The U.S. Federal Bureau of Investigation is warning that more than 252,000 computers worldwide still carry a virus spread by a fraud ring that was dismantled last year.
As a result, users of infected computers who don’t scrub their systems might lose Internet access next week, the FBI said.
The virus had redirected users to the thieves’ servers, said Tom Grasso, a supervisory special agent with the FBI’s Cyber Division in Pittsburgh.

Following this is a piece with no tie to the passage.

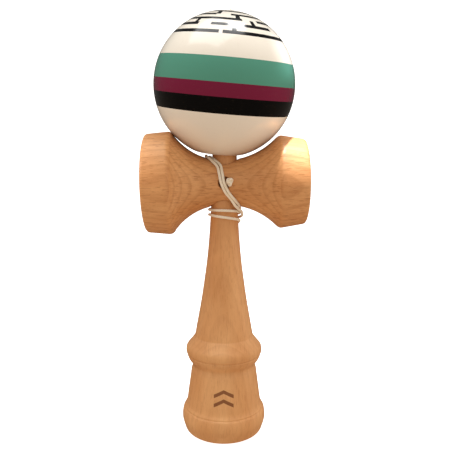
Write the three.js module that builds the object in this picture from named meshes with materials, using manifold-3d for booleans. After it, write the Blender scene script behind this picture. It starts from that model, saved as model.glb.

After the ring was broken up by authorities, the agency temporarily set up “clean” servers in November to prevent that from happening, a service that’s set to end on July 9.
An estimated 45,619 computer users in the U.S. still have the virus, down from an estimated peak of 175,365, Grasso said.
Google Inc. (GOOG:US), operator of the world’s largest search engine, has displayed warnings at the top of its search results for users with an affected computer since May, said Jay Nancarrow, a spokesman for the Mountain View, California-based company.
Computer users may check to see whether they’re infected by visiting www.dcwg.org, Grasso said.
The virus interferes with a computer’s ability to resolve domain names, making it appear that users are no longer on the Internet. Users who don’t fix the problem in advance will have to call their Internet-service providers for help reconnecting, Grasso said.
“I don’t think this is going to be like a doomsday event where there’s going to be panic on Monday,” Grasso said.